Abdoulaye (nom d’emprunt), n’a pas une minute à perdre. Il doit honorer trois commandes qui doivent être livrées dans la sous-région. Deux cent paires de chaussures. Ce n’est pas une petite affaire et la pression se lit chez lui. « Ne me prenez pas en photo, s’il vous plaît. Vous pouvez prendre en photo les chaussures, mais pas moi. Merci de votre compréhension », lance-t-il gentiment. Nous sommes obligés de coopérer. Les 22 degrés qu’affichait le thermomètre, en cette soirée du samedi 8 mai 2021 ne pouvaient en rien empêcher Abdoulaye de transpirer à grosses gouttes. Entre la colle, l’assemblage, le geste était devenu automatique. Tel un robot !
A côte de lui, un autre cordonnier, qui a lui aussi préféré garder l’anonymat, mais que nous appelleront Samba (sur la photo), s’occupe des points préliminaires, à savoir la pose de la première garniture sur la semelle. Lui aussi va plus vite que l’éclair. Nous sommes dans une véritable usine, où le travail à la chaîne se fait avec une dextérité inégalable. « Combien coûte une paire de sandales ? », demande un client à Gora, lui aussi cordonnier, mais visiblement éloigné de cette pression que vivent ses collègues. « 5 000 FCFA », rétorque-t-il. « 5 000 FCFA ! C’est un peu cher quand même, par rapport aux autres », lance le client. « Normal, mes chaussures sont en cuir, et cette matière coûte cher en ce moment », poursuit Gora, qui brandit fièrement son travail exposé au mur.
« Ces chaussures demandent un travail méticuleux. Je ne fais pas un travail à la va-vite comme les autres, je prends mon temps et fais de l’art. Nous sommes des artisans et il y a des normes à respecter. Je ne fais pas comme certains, prendre des commandes à gauche et à droite et ne pas pouvoir les honorer. Souvent, cela pose des problèmes entre certains cordonniers et les clients. Je pense que nous devons éviter ce genre de situation », nous confie Gora, un petit sourire au coin. Il était en train de décrocher des chaussures présentées au mur pour les montrer à un revendeur. « J’en veux une demi-douzaine, je peux payer 3 500 FCFA la paire », lance l’acheteur. « Même si vous achetiez tout mon stock, je ne peux pas vous les vendre à 4 000 FCFA la paire », lance timidement Gora, qui continue de traiter les gabarits, après avoir raccroché au mur les chaussures enveloppées dans un film plastique.
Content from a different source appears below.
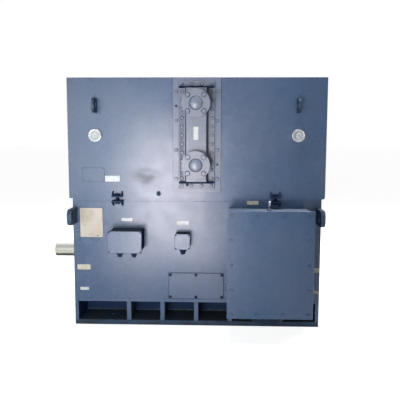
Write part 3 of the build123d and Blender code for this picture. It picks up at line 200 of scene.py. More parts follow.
def add_math(tree, operation, first, second=0.0, third=0.0):
    """One sum, product or comparison of values that change over the surface."""
    clamp = operation == "CLAMPED_ADD"
    kind = "ADD" if clamp else operation
    values = {0: first, 1: second, 2: third}
    return add_node(tree, "ShaderNodeMath", values, operation=kind, use_clamp=clamp).outputs[0]


def add_noise(tree, where, scale, detail, roughness=0.55):
    """Cloudy noise between 0 and 1, finer with a larger scale and richer with more detail."""
    links = {"Vector": where, "Scale": scale, "Detail": detail, "Roughness": roughness}
    return add_node(tree, "ShaderNodeTexNoise", links).outputs["Fac"]


def add_band(tree, value, low, high, least=0.0, most=1.0):
    """The value taken from one range to another, smoothly and without going past its ends."""
    links = {"Value": value, "From Min": low, "From Max": high, "To Min": least, "To Max": most}
    return add_node(tree, "ShaderNodeMapRange", links, interpolation_type="SMOOTHSTEP").outputs["Result"]


def add_blend(tree, mask, under, over):
    """Two colours laid over each other by a mask."""
    values = {0: mask, 6: under, 7: over}
    return add_node(tree, "ShaderNodeMix", values, data_type="RGBA", clamp_factor=True).outputs[2]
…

« Est-ce que ces chaussures beige, là en haut, sont en daim ? », demande une cliente, qui nous confie être une « Ivoiro-Béninoise ». « Non, elles sont en simili cuir », répond un des cordonniers, qui avait la marchandise au-dessus de sa tête. Il se retourne et pointe une autre paire de chaussures, de couleur marron, pour indiquer à la dame que « celles-là sont en daim ». « Non, j’en veux une paire de couleur beige », réplique l’Ivoiro-Béninoise, qui avait déjà foulé la seuil de la port de l’atelier, dans le sens de la sortie. Elle n’aura sûrement pas du mal à trouver chaussure à son pied et à son goût, dans ce temple dakarois de la chaussure.
Le travail se poursuit dans le vacarme certes, mais aussi et surtout une ambiance bon enfant, histoire d’éviter la pression imposée par les commandes loin d’être honorées. Il reste encore quelques jours avant la fête de l’Aïd El-Fitr et tous espèrent honorer leur engagement et entrer en possession du solde après avoir empoché une avance conséquente lors de la commande. Une belle opération financière qui permettra à certains cordonniers de poursuivre les travaux de construction de leur maison, qui d’autres de se payer du mobilier de maison, alors que d’autres en profiteront pour verser la dot à la famille de la promise. Dans tous les cas, ils se frotteront tous les mains et iront passer la fête de Korité en famille, loin de la capitale sénégalaise, où ils ne sont que pour gagner leur vie, à la sueur de leur front.